Our kids never lack for an opinion, and if they can comment anonymously, I should get a stream of helpful advice.
diane
[Reply]
diane
4 Aug 07 at 8:55 am
Clay,
Here lies the hidden power of teaching. By doing the ongoing survey, you empowered your students learning process. I have been stressing the importance of feedback to the teachers I have been working with all summer.
I know this is a bad comparison, but we can treat this like a film screening. We first need lots of audience feedback before we mass market the movie. This is valuable stuff to teachers.
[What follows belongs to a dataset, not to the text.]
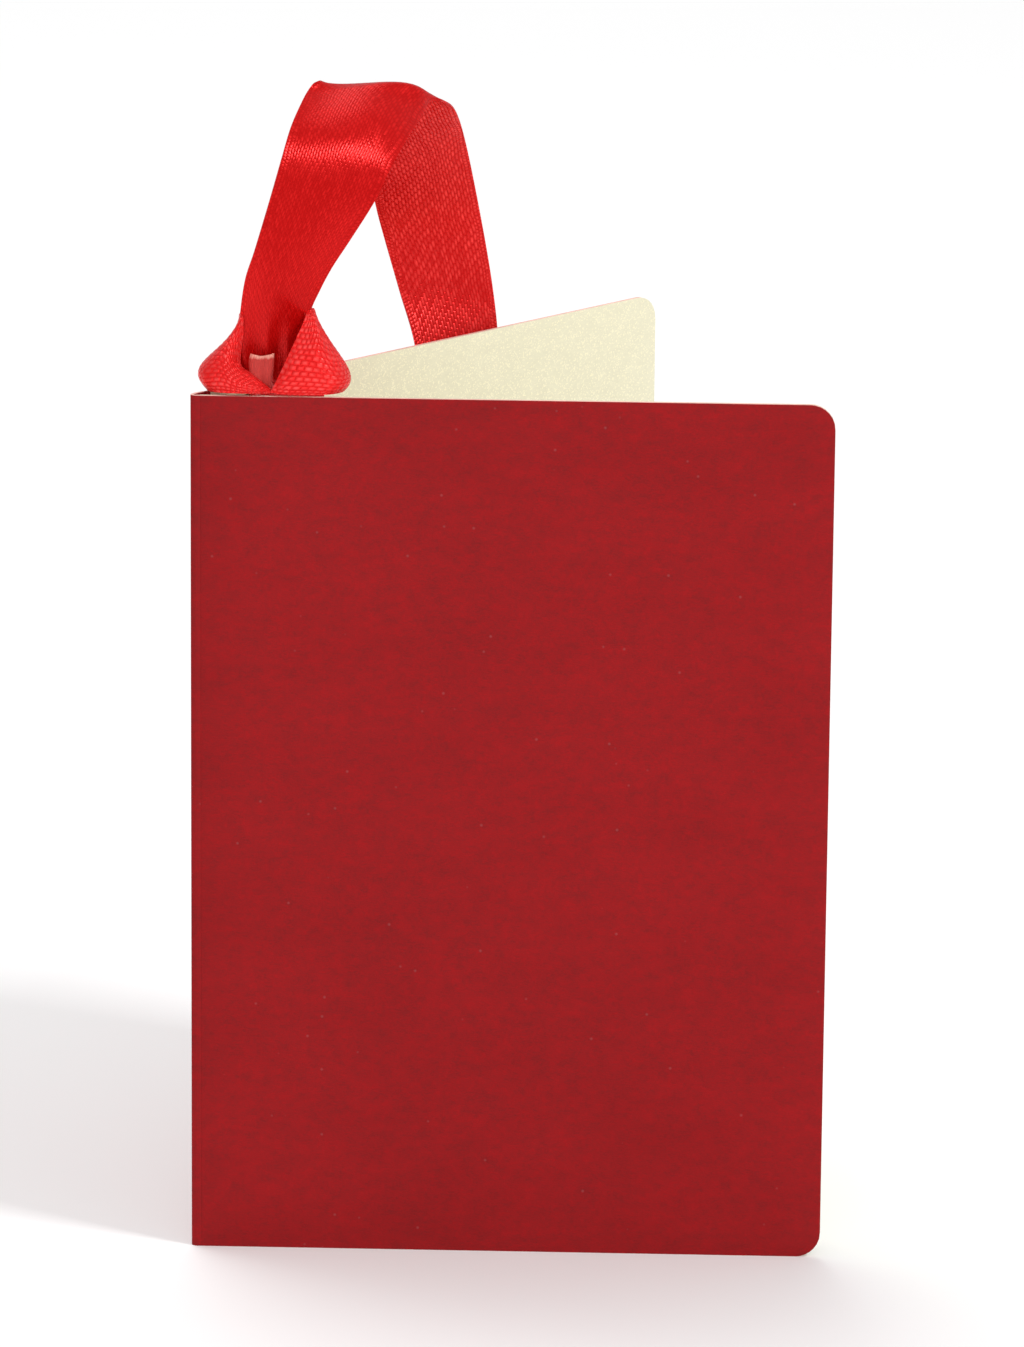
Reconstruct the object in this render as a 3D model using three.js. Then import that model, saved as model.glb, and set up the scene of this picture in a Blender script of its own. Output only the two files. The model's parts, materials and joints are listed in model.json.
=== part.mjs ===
// Pocket notebook: a folded two-tone card cover with a square spine, a thin glued block of
// leaves, and a satin ribbon knotted through a punched hole in the back cover.
// Millimetres, +Z up. The notebook stands on its lower edges, partly open, front cover along X.
// It is built from the front crease and then moved so that the origin is the middle of its base.
import * as THREE from 'three';

// Driving dimensions.
const HEIGHT = 105;
const COVER_WIDTH = 75.4;
const CARD = 0.4;
const LINING = 0.12;
const CORNER_RADIUS = 3;
const SEAM_GAP = 0.03;
const CREASE_GAP = 0.03;

// The spine runs from the front crease to the back crease, seen from above.
const BACK_CREASE = new THREE.Vector2(1.47, 2.32);
const SPINE_WIDTH = BACK_CREASE.length();
const SPINE_ANGLE = BACK_CREASE.angle();
const OPEN_ANGLE = THREE.MathUtils.degToRad(46.64);
const CLOSED_TURN = THREE.MathUtils.degToRad(44.5);

// Leaves.
const LEAF_COUNT = 10;
const LEAF = 0.08;
const LEAF_PITCH = 0.1;
const LEAF_WIDTH = 72;
const LEAF_MARGIN = 2.2;
const LEAF_FAN = THREE.MathUtils.degToRad(0.25);
const LEAF_EDGE = 0.4;
const FIRST_LEAF_OFFSET = BACK_CREASE.y - CARD - SEAM_GAP - LINING - 0.09;

// Binding glue.
const GLUE_GAP = 0.05;
const GLUE_MARGIN = 3;

// Ribbon, and the punched hole that it passes through.
const RIBBON = 0.3;
const HOLE_RADIUS = 2.5;
const HOLE_FROM_CREASE = 13;
const HOLE_FROM_TOP = 10;
const HOLE_Z = HEIGHT - HOLE_FROM_TOP;
const KNOT_BASE = HEIGHT + 0.25;
const PIECE_GAP = 0.3;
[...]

Let’s get more people to do it.
By the way, I think you will find that as much as you will be the tech coordinator, a lot of your time is going to be spent on basic pedagogy next year.
[Reply]
Patrick Higgins
5 Aug 07 at 8:10 am
Hi Clay,
I’d like to add a few less formal ways to collect feedback which I have found useful both online and in the classroom.
I will often include a final section to an assignment that asks the student to comment on the assignment itself - what changes would they recommend for next year’s students or if they were the teacher, what would they do differently with the assignment. There are usually marks assigned to completing this section of the assignment (either bonus or otherwise).
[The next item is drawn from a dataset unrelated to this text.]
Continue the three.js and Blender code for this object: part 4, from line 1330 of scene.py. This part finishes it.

Another feedback mechanism I have found useful online is asking the students of the current course to leave ‘advice’ for the future students on within a particular forum or bulletin board. The first time I did this, I was just experimenting with the ‘community’ aspect of online courses but after I read the students’ responses, Boy did I get a lot of neat insight into my course! I also liked the idea that the new students (most were new to online & forums) had some worthwhile forum content to read immediately entering their course.
My two cents!
[Reply]
Sue
5 Aug 07 at 11:26 am
Sue - Excellent additions to the list! (And wonderful to see a Sri Lankan voice here - I did a teacher habitat trip to Anaradapura, which I probably misspelled, in ‘05 and fell in love with SL. Thanks for saying hi.)
Patrick and Diane - thanks for the comments. We’ll see how this all plays out this year. Interesting to look forward to wearing two hats. It gives the opportunity for comparison between different teacher approaches at my school as we go 1:1. More later - off to the first day of school.